The 2025 Emmy nominations are in, and Apple TV+’s workplace thriller Severance has sliced through the competition with 27 nods, the largest haul of any program this year and the most for a drama since Shōgun in 2024.

Close behind, HBO’s comic-book noir The Penguin secured 24 nominations, while Apple’s industry satire The Studio and HBO’s resort drama The White Lotus scored 23 apiece, tying last year’s record for a comedy set by The Bear
Apple TV+ notched a company-best 81 total nominations, underscoring its rapid ascent among prestige streamers. Yet HBO and the newly rebranded HBO Max still dominated the platform leaderboard with 142 overall nods, edging Disney’s 137 and Netflix’s 120.
Historic Firsts and Fresh Faces
Veteran star Kathy Bates became the oldest lead-drama actress nominee ever at 77 for CBS’ Matlock, surpassing Angela Lansbury’s 1996 benchmark.

At the other end of the spectrum, 15-year-old Owen Cooper made history as the youngest supporting-actor nominee in a limited series for Netflix’s Adolescence.
The acting categories also yielded surprises:
- Harrison Ford earned his first Emmy nod, supporting actor in a comedy for Shrinking.
- Legendary filmmakers Martin Scorsese and Ron Howard grabbed guest-acting nominations for their meta turns on The Studio.
- Kathy Bates heads a drama-actress field that includes Bella Ramsey (The Last of Us) and Keri Russell (The Diplomat).
Drama, Comedy and Limited Series Showdowns
Drama Series contenders pit Severance against Andor, The Diplomat, The Last of Us, Paradise, The Pitt, Slow Horses and The White Lotus.
Apple’s The Studio will try to topple defending champ Hacks in Comedy Series, joined by Abbott Elementary, The Bear, Nobody Wants This, Only Murders in the Building, Shrinking and vampire farce What We Do in the Shadows.

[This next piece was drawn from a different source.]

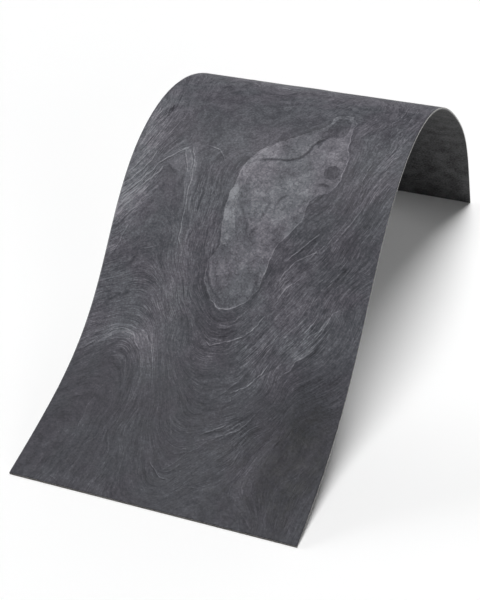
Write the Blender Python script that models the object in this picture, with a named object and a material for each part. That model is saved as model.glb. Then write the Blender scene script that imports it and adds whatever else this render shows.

On the limited side, Netflix’s moody teen saga Adolescence squares off with Black Mirror, Dying for Sex, Monsters: The Lyle and Erik Menendez Story and DC’s The Penguin for Limited or Anthology Series honors.
Networks and Streamers: Winners and Laggards
The 2025 Emmy nominations reaffirm that deep libraries and bold originals still pay dividends. HBO/HBO Max’s tally rose despite belt-tightening across Warner Bros. Discovery, while Disney’s strength was spread across ABC (Abbott Elementary), Disney+ (Andor) and Hulu (The Bear).
Netflix grabbed 13 nods for The Pitt and a respectable 16 for flagship The Last of Us. Yet its overall count slipped year-over-year as newer players surged. Analysts note that Apple’s strategy of selective, high-budget bets—just 43 scripted hours in 2024—yielded an outsized share of elite noms.
Dates to Watch
- Creative Arts Emmys: September 6-7
- Primetime telecast (CBS, Paramount+): September 14, live from L.A.’s Peacock Theater, hosted by nominee Nate Bargatze.
Voting for winners opens August 7 and closes August 28, giving campaigns six weeks to convert the enthusiasm behind the 2025 Emmy nominations into gold statues.
Five Storylines Heading Into Emmy Season
- Can Apple finally claim Best Drama? Severance faces tough competition from Disney’s Andor and HBO’s White Lotus, but leads the field in acting and craft races.
- Will The Studio upset Hacks? The freshman comedy tied the nomination record and touts star power from Seth Rogen to guest nominee Bryan Cranston.
- Harrison Ford’s late-career victory lap. At 83, the screen icon could walk away with his first Emmy.
- Broadcast revival. CBS’s Matlock gave Kathy Bates a landmark nod; could a network series finally crack major wins again?
- Youth vs. experience. With Owen Cooper at 15 and Kathy Bates at 77, the acting races spotlight television’s widest generational spread in decades.
What’s Next
Campaign events ramp up this month with FYC panels in Los Angeles and New York. Studios will flood voters with screeners, while social-media blitzes aim to keep the 2025 Emmy nominations top-of-mind. Expect Apple and HBO to leverage their rivalry in splashy billboards and digital takeovers, all angling for bragging rights on Emmy night.